Steeped in delicate psych, soul and resonant acoustic guitars "that stroke and stone you to the core" (Shindig), it's an epic song cycle about Fagan's hard-scrabble life in the Virgin Islands, where he was raised and lived until 19 before returning to his birthplace of New York City. A teenage prodigy, mentored and managed by songwriters Doc Pomus and Mort Shuman, Scott recorded early material for Columbia and Bert Berns' BANG label before signing with ATCO. In 1969, artist Jasper Johns discovered South Atlantic Blues in a cut-out bin, fell in love with the record, and used it as the inspiration for three artworks, known as Scott Fagan Record. The pieces are now housed in the permanent collections of MOMA, the Met and the Walker Art Center.

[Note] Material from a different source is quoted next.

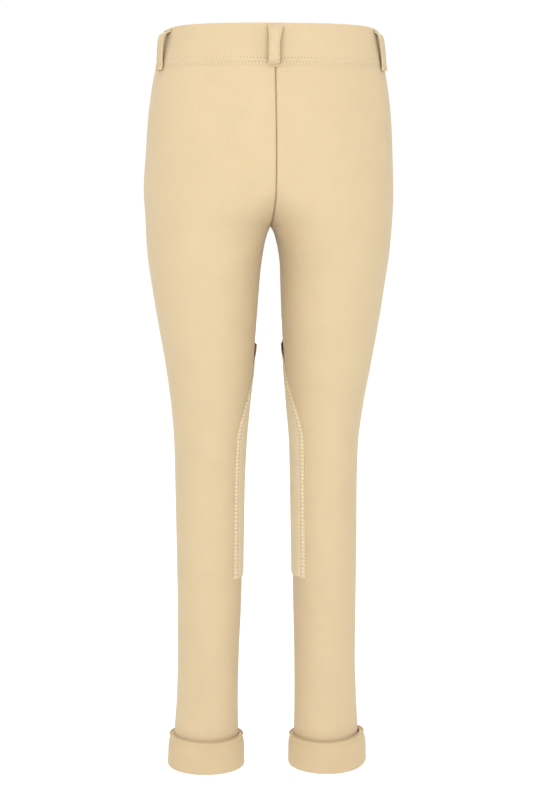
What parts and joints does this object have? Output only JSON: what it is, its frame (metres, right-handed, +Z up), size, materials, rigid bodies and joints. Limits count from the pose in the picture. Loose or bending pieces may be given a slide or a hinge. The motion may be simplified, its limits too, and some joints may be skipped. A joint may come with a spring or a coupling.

Born on 52nd Street, Scott was the son of a sax player and singer who fraternized with jazz greats. That familial connection with music would come full circle when Fagan discovered he was the biological father of songwriter Stephin Merritt of the Magnetic Fields. They did not meet until the premiere of a documentary about Doc Pomus in 2013.
The initial pressing of the vinyl comes as a hand-numbered, 180-gram vinyl with a reproduction of Jasper Johns' 1970 lithograph, Scott Fagan Record, as cover art, and includes a digital download.